In the wake of the sub-prime loan crisis and the collapse of Lehman Brothers, Congress passed the Dodd-Frank Wall Street Reform and Consumer Protection Act with the goal of making public companies more responsive to investors. The Act authorized the Securities and Exchange Commission (SEC) to implement a proxy access rule—a law that would essentially require companies to give investors a right to place their nominees to the board of directors on the company’s proxy materials, making it easier for shareholders to trigger contested elections and shifting much of the cost of the election process from the shareholders to the company.
The SEC has proposed such a rule three times in the past decade. Each time, public companies protested that the rule would have a negative impact on their finances and governance while delivering no significant benefit to investors. Despite the protest, the agency went forward with the latest incarnation of the rule, passing it by a 3-2 vote in August 2010. A lawsuit to enjoin the rule followed within a month. The rule never went into effect.

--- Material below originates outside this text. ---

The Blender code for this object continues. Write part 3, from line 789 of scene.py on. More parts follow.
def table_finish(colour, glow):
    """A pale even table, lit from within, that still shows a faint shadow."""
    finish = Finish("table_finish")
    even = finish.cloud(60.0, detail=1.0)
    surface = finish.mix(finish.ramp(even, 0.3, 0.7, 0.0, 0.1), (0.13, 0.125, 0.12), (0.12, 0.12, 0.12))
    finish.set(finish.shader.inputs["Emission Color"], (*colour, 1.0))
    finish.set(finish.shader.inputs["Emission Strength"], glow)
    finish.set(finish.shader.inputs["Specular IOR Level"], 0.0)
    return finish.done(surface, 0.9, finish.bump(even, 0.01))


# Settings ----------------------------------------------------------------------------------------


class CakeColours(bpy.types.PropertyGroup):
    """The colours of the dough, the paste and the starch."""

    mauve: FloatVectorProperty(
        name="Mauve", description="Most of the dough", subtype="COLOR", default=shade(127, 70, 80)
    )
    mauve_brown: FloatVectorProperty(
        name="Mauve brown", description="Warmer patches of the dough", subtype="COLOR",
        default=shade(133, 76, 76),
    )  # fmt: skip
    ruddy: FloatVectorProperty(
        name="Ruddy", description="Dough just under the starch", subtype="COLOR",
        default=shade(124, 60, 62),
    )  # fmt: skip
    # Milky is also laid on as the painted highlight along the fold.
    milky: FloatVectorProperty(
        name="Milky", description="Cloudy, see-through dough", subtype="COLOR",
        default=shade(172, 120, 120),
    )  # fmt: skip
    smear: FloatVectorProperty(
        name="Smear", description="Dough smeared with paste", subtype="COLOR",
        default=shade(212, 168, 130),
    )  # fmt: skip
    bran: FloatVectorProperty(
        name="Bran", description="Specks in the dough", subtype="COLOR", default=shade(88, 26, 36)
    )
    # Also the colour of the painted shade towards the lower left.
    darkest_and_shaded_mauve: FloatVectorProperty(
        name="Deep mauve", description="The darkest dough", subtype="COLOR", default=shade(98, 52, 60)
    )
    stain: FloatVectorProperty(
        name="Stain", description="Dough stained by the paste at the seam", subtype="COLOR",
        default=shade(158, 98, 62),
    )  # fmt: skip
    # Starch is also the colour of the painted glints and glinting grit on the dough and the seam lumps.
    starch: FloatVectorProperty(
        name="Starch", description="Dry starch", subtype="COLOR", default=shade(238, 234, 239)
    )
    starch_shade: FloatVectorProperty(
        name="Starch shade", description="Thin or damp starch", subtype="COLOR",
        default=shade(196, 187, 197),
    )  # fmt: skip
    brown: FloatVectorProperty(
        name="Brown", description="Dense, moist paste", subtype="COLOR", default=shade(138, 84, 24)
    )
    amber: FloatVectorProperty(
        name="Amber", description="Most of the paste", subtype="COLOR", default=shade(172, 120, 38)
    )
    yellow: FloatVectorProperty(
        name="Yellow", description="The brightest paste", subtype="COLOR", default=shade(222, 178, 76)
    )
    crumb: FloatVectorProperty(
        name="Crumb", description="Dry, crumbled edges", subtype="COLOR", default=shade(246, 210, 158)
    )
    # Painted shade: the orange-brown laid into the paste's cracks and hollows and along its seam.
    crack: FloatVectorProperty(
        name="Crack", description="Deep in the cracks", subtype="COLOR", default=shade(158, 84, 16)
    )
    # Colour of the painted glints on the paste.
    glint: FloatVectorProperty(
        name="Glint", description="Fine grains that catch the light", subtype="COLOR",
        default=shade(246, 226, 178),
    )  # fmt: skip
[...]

Many large companies have multiple shareholders who would be eligible to launch proxy contests. For example, according to public comments from McDonald’s Corp. General Counsel Gloria Santona, as of 2009, McDonald’s had 10 shareholders who met that threshold, leaving the company open to extensive contested elections.
Beyond the costs of contested elections, companies were concerned with the risk that special interest shareholders would abuse the ability to inexpensively launch proxy contests to advance causes unrelated to core corporate goals.